— Begin Source data —

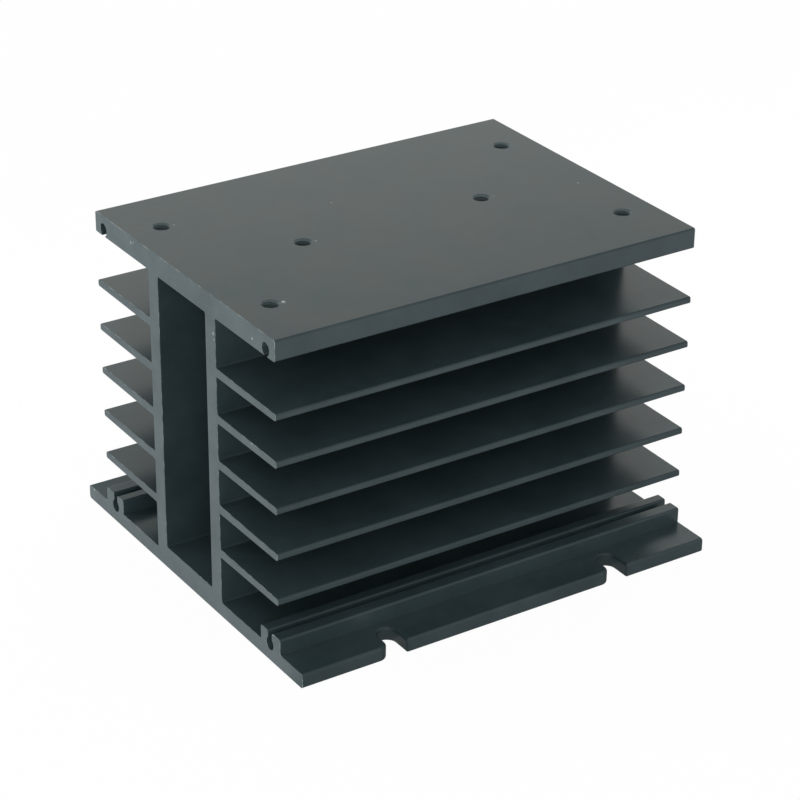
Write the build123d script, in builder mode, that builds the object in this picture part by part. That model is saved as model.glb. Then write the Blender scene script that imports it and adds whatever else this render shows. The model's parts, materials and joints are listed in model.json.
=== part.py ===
from build123d import *
import os

# Extruded heat sink for a relay: one aluminium profile, sawn to length and drilled. Sizes in mm.
# X runs along the extrusion, Y across it and Z up, from the middle of the flat underside.

# Overall sizes
length = 110.0  # sawn length
height = 79.4  # underside to relay face
relay_plate_width = 80.0
flange_reach = 10.0  # how far the base plate stands out past the relay plate, each side

# Plates and the square duct between them
relay_plate_thickness = 5.0
base_thickness = 3.6
duct_width = 21.3
duct_wall = 4.25
duct_ceiling = 5.2  # metal over the duct, where the relay's heat comes down
duct_floor = 5.5

# Fins, one pair at each level, tapered from the duct wall to the tip
fin_count = 5
fin_pitch = 11.25
fin_root = 2.05
fin_tip = 1.65

# Screw ports: round channels along the profile that take a fan's self-tapping corner screws
port_inset = 3.8  # channel centre from the relay plate's side
port_diameter = 3.05
plate_port_depth = 3.4  # channel centre below the relay face
plate_port_mouth = 1.4
base_port_height = 4.2  # channel centre above the underside
base_port_mouth = 1.65
boss_inside = 3.85  # from the channel's centre to the boss's side towards the duct
boss_outside = 4.35
boss_rise = 3.7  # height of the port's two ribs over the base plate

# Tapped holes for the relay: a rectangle of four for one size, a line of two for the other
wide_relay_pitch_x = 93.0
wide_relay_pitch_y = 48.0
narrow_relay_pitch_x = 48.0
tapping_diameter = 3.4
mouth_diameter = 4.4
mouth_angle = 90.0
drill_overrun = 1.0  # the drill passes this far beyond the metal

# Fixing slots, open to the flanges' edges
slot_pitch = 60.6
slot_width = 4.5
slot_depth = 7.0
slot_lead_round = 2.3  # seen from above, where a slot's side towards -X meets the flange's edge
slot_trail_round = 0.4  # and its side towards +X

# Die radii of the profile
flange_round = 0.7
plate_round = 0.5
boss_round = 0.55
lip_round = 0.12  # on the thin lips under the relay plate
duct_round = 0.5
wall_round = 0.4
fin_tip_round = 0.5
round_limit = 0.45  # a round takes at most this share of its plate's or fin's thickness

# Sizes that follow
base_width = relay_plate_width + 2 * flange_reach
plate_underside = height - relay_plate_thickness
cavity_middle = (base_thickness + plate_underside) / 2
duct_height = height - duct_floor - duct_ceiling
duct_half_outside = duct_width / 2 + duct_wall
plate_half_width = relay_plate_width / 2
port_offset = plate_half_width - port_inset
boss_height = base_thickness + boss_rise
boss_width = boss_inside + boss_outside
boss_offset = port_offset + (boss_outside - boss_inside) / 2
slack = 0.01  # how near a corner lies to the line it is picked by


def corners_beside(sketch, offset, low, high):
    """Corners of the section at this distance to either side of its middle, between two heights."""
    return sketch.vertices().filter_by(
        lambda corner: abs(abs(corner.X) - offset) < slack and low - slack < corner.Y < high + slack
    )


with BuildPart() as heat_sink:
    # The section is drawn looking along X, so the sketch's own X is the part's Y.
    with BuildSketch(Plane.YZ.offset(-length / 2)) as section:
        # Base plate and relay plate
        Rectangle(base_width, base_thickness, align=(Align.CENTER, Align.MIN))
        with Locations((0, height)):
            Rectangle(relay_plate_width, relay_plate_thickness, align=(Align.CENTER, Align.MAX))
        fillet(
            corners_beside(section, plate_half_width, plate_underside, height),
            min(plate_round, round_limit * relay_plate_thickness),
        )

        # Block around the duct, which carries the fins
        Rectangle(2 * duct_half_outside, height, align=(Align.CENTER, Align.MIN))

        # Fins, flush with the relay plate's sides
        with Locations((0, cavity_middle)):
            with GridLocations(0, fin_pitch, 1, fin_count):
                Polygon(
                    (-plate_half_width, -fin_tip / 2),
                    (-duct_half_outside, -fin_root / 2),
                    (duct_half_outside, -fin_root / 2),
                    (plate_half_width, -fin_tip / 2),
                    (plate_half_width, fin_tip / 2),
                    (duct_half_outside, fin_root / 2),
                    (-duct_half_outside, fin_root / 2),
                    (-plate_half_width, fin_tip / 2),
                    align=None,
                )
        fillet(corners_beside(section, duct_half_outside, base_thickness, plate_underside), wall_round)
        fin_reach = (fin_count - 1) * fin_pitch / 2 + fin_tip / 2
        fillet(
            corners_beside(
                section, plate_half_width, cavity_middle - fin_reach, cavity_middle + fin_reach
            ),
            min(fin_tip_round, round_limit * fin_tip),
        )

        # Duct
        with Locations((0, duct_floor + duct_height / 2)):
            RectangleRounded(duct_width, duct_height, duct_round, mode=Mode.SUBTRACT)

        # Screw ports on the base plate: a boss with a round channel that opens upwards
        with Locations((-boss_offset, 0), (boss_offset, 0)):
            Rectangle(boss_width, boss_height, align=(Align.CENTER, Align.MIN))
        with Locations((-port_offset, base_port_height), (port_offset, base_port_height)):
            Circle(port_diameter / 2, mode=Mode.SUBTRACT)
            Rectangle(
                base_port_mouth, boss_height, align=(Align.CENTER, Align.MIN), mode=Mode.SUBTRACT
            )

        # Screw ports under the relay plate: a round channel that opens downwards
        plate_port_height = height - plate_port_depth
        with Locations((-port_offset, plate_port_height), (port_offset, plate_port_height)):
            Circle(port_diameter / 2, mode=Mode.SUBTRACT)
            Rectangle(
                plate_port_mouth,
                relay_plate_thickness,
                align=(Align.CENTER, Align.MAX),
                mode=Mode.SUBTRACT,
            )

        # Rounds on the ports' lips
        for side in (-1, 1):
            boss_side = boss_offset + side * boss_width / 2
            fillet(corners_beside(section, boss_side, boss_height, boss_height), boss_round)
            boss_lip = port_offset + side * base_port_mouth / 2
            fillet(corners_beside(section, boss_lip, boss_height, boss_height), boss_round)
            plate_lip = port_offset + side * plate_port_mouth / 2
            fillet(corners_beside(section, plate_lip, plate_underside, plate_underside), lip_round)
    extrude(amount=length)

    # Tapped holes through the relay plate
    with Locations(Plane.XY.offset(height)):
        with GridLocations(wide_relay_pitch_x, wide_relay_pitch_y, 2, 2):
            CounterSinkHole(
                tapping_diameter / 2,
                mouth_diameter / 2,
                depth=relay_plate_thickness + drill_overrun,
                counter_sink_angle=mouth_angle,
            )
        with GridLocations(narrow_relay_pitch_x, 0, 2, 1):
            CounterSinkHole(
                tapping_diameter / 2,
                mouth_diameter / 2,
                depth=duct_ceiling + drill_overrun,
                counter_sink_angle=mouth_angle,
            )

    # Fixing slots milled in from the flanges' edges, with round inner ends
    with BuildSketch():
        with GridLocations(slot_pitch, base_width, 2, 2):
            SlotOverall(2 * slot_depth, slot_width, rotation=90)
    extrude(amount=base_thickness, mode=Mode.SUBTRACT)
    for side, mouth_round in ((-1, slot_lead_round), (1, slot_trail_round)):
        upright_edges = heat_sink.edges().filter_by(Axis.Z)
        slot_mouths = upright_edges.filter_by(
            lambda edge: abs(abs(edge.center().Y) - base_width / 2) < slack
            and abs(abs(edge.center().X - side * slot_width / 2) - slot_pitch / 2) < slack
        )
        fillet(slot_mouths, mouth_round)

    # The flanges' outer edges are rounded last, so that the round runs on into the slots
    flange_edges = heat_sink.edges().filter_by(Axis.X)
    flange_edges = flange_edges.filter_by(
        lambda edge: abs(abs(edge.center().Y) - base_width / 2) < slack
    )
    fillet(flange_edges, min(flange_round, round_limit * base_thickness))

heat_sink.part.label = "heat_sink"

os.makedirs("parts", exist_ok=True)
export_step(heat_sink.part, "parts/heat_sink.step")
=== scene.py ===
import json
import math
import random

import bmesh
import bpy
from mathutils import Matrix, Vector


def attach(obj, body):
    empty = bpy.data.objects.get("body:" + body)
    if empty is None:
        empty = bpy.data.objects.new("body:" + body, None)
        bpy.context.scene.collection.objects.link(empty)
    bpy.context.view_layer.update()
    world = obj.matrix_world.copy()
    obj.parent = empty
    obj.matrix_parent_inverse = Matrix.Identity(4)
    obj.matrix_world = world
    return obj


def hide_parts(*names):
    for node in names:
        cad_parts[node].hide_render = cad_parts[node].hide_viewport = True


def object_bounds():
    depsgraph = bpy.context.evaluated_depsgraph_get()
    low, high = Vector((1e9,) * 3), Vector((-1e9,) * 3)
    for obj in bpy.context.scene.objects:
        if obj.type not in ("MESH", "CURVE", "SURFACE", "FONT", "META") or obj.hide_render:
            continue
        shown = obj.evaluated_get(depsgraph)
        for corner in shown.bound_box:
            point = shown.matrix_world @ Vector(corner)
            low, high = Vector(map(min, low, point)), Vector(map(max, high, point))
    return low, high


# The looks of an extruded heat sink for a relay, and the studio round it.
# Sizes are in mm, and are multiplied by mm where Blender takes metres.

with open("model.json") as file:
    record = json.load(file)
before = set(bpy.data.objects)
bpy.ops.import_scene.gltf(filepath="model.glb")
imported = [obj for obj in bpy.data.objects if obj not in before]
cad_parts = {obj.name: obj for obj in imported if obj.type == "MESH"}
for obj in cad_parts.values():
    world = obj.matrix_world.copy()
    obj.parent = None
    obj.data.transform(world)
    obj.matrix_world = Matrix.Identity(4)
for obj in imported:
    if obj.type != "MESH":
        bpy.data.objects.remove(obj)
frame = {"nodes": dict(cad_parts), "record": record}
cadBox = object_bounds()
mm = 0.001
lowCorner, highCorner = (Vector(corner) / mm for corner in cadBox)
mounts = {mount["name"]: mount for mount in frame["record"]["mounts"]}
print("frame loaded")


# Materials

# a Mix node's colour sockets go by number, because its names find the ones for plain values first
firstColour, secondColour, mixedColour = 6, 7, 2


def hexColour(code):
    # sRGB hex to the linear values that the shader takes
    parts = [int(code[i:i + 2], 16) / 255 for i in (1, 3, 5)]
    return tuple(c / 12.92 if c <= 0.04045 else ((c + 0.055) / 1.055) ** 2.4 for c in parts) + (1.0,)


def setInputs(tree, node, inputs):
    # each input is given as a value or as the socket that feeds it
    for name, value in inputs.items():
        if isinstance(value, bpy.types.NodeSocket):
            tree.links.new(value, node.inputs[name])
        else:
            node.inputs[name].default_value = value


def addNode(tree, kind, inputs=None, **settings):
    # one node with its settings and what feeds it
    node = tree.nodes.new("ShaderNode" + kind)
    for name, value in settings.items():
        setattr(node, name, value)
    setInputs(tree, node, inputs or {})
    return node


def newMaterial(name):
    material = bpy.data.materials.new(name)
    material.use_nodes = True
    tree = material.node_tree
    return material, tree, tree.nodes["Principled BSDF"]


def patternPlace(tree, size, squeeze=(1, 1, 1)):
    # Object coordinates for a pattern with grains of this many mm; a small squeeze draws them out that way
    place = addNode(tree, "TexCoord").outputs["Object"]
    scale = [share / (size * mm) for share in squeeze]
    return addNode(tree, "Mapping", {"Vector": place, "Scale": scale}).outputs[0]


def patches(tree, under, over, size, turn, detail, roughness=0.5):
    # a second colour in patches this many mm wide, which come in between the two noise levels of turn
    place = patternPlace(tree, size)
    noise = addNode(tree, "TexNoise", {
        "Vector": place, "Scale": 1.0, "Detail": detail, "Roughness": roughness})
    share = addNode(tree, "MapRange", {"Value": noise.outputs[0], "From Min": turn[0], "From Max": turn[1]})
    mix = addNode(tree, "Mix", {"Factor": share.outputs[0], firstColour: under, secondColour: over},
                  data_type="RGBA")
    return mix.outputs[mixedColour]


oxide = {
    "ior": 1.38,             # matched to how little the faces mirror; a dense oxide has about 1.6
    "cloudSize": 14,         # mm across the faint clouds in the dye
    "cloudDetail": 5.0,
    "cloudRoughness": 0.65,
    "cloudTurn": (0.35, 0.65),
    "lineStrength": 0.5,     # how much of a tool's lines it leaves to see
}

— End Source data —

In the material above, locate the line containing "# The flanges'" and the line containing "point = shown.matrix_world". Transcribe exactly those two lines and every line between them, and nothing more.

    # The flanges' outer edges are rounded last, so that the round runs on into the slots
    flange_edges = heat_sink.edges().filter_by(Axis.X)
    flange_edges = flange_edges.filter_by(
        lambda edge: abs(abs(edge.center().Y) - base_width / 2) < slack
    )
    fillet(flange_edges, min(flange_round, round_limit * base_thickness))

heat_sink.part.label = "heat_sink"

os.makedirs("parts", exist_ok=True)
export_step(heat_sink.part, "parts/heat_sink.step")
=== scene.py ===
import json
import math
import random

import bmesh
import bpy
from mathutils import Matrix, Vector


def attach(obj, body):
    empty = bpy.data.objects.get("body:" + body)
    if empty is None:
        empty = bpy.data.objects.new("body:" + body, None)
        bpy.context.scene.collection.objects.link(empty)
    bpy.context.view_layer.update()
    world = obj.matrix_world.copy()
    obj.parent = empty
    obj.matrix_parent_inverse = Matrix.Identity(4)
    obj.matrix_world = world
    return obj


def hide_parts(*names):
    for node in names:
        cad_parts[node].hide_render = cad_parts[node].hide_viewport = True


def object_bounds():
    depsgraph = bpy.context.evaluated_depsgraph_get()
    low, high = Vector((1e9,) * 3), Vector((-1e9,) * 3)
    for obj in bpy.context.scene.objects:
        if obj.type not in ("MESH", "CURVE", "SURFACE", "FONT", "META") or obj.hide_render:
            continue
        shown = obj.evaluated_get(depsgraph)
        for corner in shown.bound_box:
            point = shown.matrix_world @ Vector(corner)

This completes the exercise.